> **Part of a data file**
========

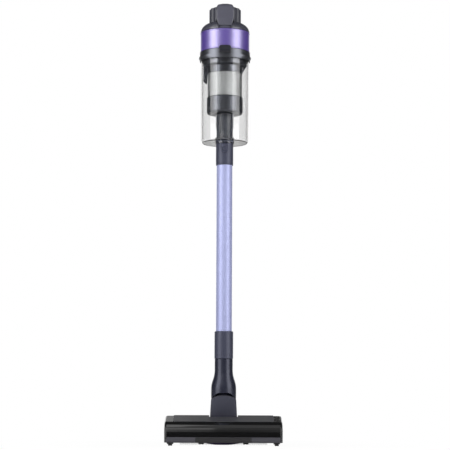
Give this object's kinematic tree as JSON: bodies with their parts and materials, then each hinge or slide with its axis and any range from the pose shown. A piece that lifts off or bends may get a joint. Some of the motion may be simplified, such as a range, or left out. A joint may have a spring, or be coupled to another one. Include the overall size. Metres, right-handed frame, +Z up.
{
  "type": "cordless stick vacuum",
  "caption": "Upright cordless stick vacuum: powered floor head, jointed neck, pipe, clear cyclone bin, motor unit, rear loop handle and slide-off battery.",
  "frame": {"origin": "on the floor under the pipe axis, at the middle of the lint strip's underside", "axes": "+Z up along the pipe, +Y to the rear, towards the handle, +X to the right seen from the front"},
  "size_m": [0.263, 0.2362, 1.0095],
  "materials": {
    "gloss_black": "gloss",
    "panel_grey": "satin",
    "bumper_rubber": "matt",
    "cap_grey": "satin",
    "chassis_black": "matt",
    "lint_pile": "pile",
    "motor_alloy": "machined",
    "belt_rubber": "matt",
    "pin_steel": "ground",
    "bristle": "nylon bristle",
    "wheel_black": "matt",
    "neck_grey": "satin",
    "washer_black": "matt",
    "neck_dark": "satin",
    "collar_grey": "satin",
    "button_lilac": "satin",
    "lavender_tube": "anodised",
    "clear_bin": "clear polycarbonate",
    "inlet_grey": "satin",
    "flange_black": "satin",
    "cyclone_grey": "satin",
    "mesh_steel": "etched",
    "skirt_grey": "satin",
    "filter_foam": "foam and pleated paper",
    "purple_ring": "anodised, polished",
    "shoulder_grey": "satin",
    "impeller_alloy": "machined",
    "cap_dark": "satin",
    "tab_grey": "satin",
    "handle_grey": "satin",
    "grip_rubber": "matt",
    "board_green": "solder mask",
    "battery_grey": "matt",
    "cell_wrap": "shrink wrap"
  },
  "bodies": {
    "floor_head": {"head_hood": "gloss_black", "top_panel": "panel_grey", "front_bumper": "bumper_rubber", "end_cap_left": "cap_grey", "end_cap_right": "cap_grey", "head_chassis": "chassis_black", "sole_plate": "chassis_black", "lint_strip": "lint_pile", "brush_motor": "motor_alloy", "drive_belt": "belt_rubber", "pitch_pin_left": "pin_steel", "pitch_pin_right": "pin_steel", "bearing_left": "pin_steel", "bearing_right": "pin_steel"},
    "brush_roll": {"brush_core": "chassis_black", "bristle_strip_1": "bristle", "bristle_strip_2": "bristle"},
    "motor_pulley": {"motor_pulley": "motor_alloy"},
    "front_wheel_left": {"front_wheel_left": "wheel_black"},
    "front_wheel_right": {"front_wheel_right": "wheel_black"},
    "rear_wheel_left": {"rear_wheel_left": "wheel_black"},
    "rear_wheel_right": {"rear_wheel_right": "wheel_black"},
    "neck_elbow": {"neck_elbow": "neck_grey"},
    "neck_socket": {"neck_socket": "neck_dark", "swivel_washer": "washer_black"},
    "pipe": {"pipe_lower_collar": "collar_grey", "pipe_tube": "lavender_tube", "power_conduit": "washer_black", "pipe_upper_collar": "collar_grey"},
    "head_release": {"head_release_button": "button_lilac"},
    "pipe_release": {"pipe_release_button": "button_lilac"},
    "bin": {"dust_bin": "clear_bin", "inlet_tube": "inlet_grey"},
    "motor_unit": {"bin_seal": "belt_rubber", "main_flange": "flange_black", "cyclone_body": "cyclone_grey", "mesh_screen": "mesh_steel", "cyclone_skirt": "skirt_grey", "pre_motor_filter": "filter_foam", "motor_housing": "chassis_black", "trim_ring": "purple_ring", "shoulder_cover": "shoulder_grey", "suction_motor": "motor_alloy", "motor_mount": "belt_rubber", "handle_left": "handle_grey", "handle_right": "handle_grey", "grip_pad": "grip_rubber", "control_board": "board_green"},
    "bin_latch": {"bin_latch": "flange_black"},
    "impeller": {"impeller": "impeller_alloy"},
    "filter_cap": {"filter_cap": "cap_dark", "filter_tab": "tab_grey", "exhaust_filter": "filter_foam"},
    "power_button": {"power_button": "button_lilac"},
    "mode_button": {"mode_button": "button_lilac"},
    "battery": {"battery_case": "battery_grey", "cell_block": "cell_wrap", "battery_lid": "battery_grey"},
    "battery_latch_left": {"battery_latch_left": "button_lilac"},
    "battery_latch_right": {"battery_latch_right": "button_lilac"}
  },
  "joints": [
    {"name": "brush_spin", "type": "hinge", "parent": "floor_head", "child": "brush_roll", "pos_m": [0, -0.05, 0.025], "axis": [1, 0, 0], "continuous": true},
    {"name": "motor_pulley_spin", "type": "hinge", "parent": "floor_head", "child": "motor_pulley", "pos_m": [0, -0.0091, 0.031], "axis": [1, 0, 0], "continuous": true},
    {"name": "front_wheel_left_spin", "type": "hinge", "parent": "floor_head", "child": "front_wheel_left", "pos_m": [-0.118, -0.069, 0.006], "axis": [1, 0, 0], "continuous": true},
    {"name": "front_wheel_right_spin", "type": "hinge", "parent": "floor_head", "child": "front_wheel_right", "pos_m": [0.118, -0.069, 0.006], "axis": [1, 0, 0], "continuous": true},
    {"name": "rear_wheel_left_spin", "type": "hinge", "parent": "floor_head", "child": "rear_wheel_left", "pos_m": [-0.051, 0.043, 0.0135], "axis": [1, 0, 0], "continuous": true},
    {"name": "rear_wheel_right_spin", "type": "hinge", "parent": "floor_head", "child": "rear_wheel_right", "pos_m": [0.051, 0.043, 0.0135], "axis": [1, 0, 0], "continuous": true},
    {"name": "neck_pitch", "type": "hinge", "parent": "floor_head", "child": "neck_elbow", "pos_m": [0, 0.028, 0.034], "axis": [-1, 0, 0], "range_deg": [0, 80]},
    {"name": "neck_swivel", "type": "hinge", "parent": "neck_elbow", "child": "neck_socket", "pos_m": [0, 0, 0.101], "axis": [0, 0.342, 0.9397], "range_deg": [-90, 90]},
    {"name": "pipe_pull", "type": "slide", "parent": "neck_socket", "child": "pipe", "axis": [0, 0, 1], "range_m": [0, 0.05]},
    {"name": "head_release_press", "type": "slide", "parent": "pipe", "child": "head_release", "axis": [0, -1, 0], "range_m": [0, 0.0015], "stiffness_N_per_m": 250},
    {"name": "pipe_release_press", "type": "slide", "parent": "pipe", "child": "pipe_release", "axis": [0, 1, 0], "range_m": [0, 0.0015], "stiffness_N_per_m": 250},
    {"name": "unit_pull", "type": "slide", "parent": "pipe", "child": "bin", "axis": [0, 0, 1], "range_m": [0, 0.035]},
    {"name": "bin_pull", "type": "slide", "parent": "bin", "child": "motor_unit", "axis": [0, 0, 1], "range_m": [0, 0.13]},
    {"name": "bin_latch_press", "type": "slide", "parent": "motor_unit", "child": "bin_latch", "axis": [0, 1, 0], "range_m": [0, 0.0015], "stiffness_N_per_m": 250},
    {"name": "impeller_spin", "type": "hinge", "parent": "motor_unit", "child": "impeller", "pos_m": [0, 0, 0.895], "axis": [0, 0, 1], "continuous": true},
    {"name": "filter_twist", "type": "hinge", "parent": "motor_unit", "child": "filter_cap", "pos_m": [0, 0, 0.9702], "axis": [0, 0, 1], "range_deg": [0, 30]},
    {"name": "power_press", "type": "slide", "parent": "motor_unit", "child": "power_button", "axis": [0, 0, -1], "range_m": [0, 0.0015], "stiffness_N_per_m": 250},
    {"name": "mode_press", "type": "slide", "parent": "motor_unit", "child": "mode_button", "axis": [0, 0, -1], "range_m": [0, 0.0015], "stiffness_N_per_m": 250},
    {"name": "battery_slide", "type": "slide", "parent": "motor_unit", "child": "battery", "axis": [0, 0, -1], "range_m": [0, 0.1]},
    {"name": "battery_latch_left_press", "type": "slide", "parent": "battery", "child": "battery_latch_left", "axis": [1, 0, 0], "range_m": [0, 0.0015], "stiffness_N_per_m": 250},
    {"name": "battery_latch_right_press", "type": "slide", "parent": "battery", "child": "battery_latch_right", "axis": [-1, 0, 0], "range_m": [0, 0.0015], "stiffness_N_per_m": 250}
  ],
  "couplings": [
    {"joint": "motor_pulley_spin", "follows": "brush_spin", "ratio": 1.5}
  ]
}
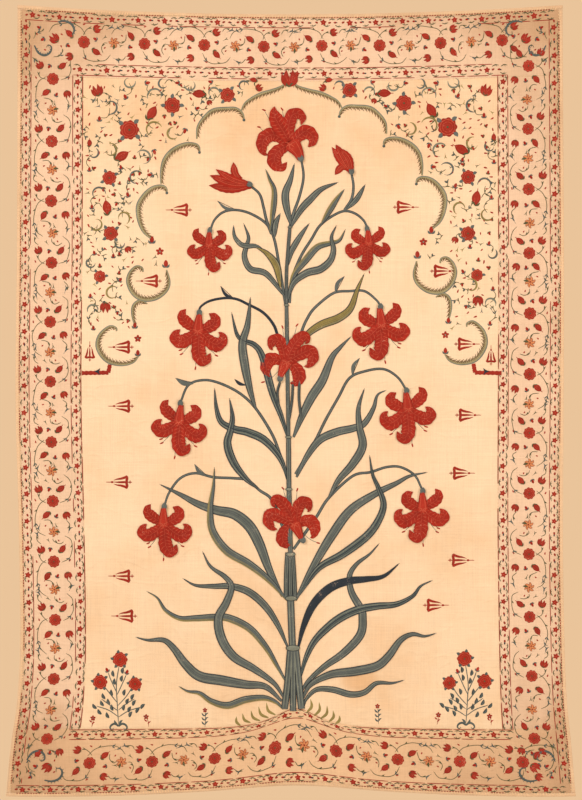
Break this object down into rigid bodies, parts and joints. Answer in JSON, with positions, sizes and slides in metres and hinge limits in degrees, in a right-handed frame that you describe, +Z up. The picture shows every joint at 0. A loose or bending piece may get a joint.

========

Locate all lines that include the word "this" and copy them out.

Give this object's kinematic tree as JSON: bodies with their parts and materials, then each hinge or slide with its axis and any range from the pose shown. A piece that lifts off or bends may get a joint. Some of the motion may be simplified, such as a range, or left out. A joint may have a spring, or be coupled to another one. Include the overall size. Metres, right-handed frame, +Z up.
Break this object down into rigid bodies, parts and joints. Answer in JSON, with positions, sizes and slides in metres and hinge limits in degrees, in a right-handed frame that you describe, +Z up. The picture shows every joint at 0. A loose or bending piece may get a joint.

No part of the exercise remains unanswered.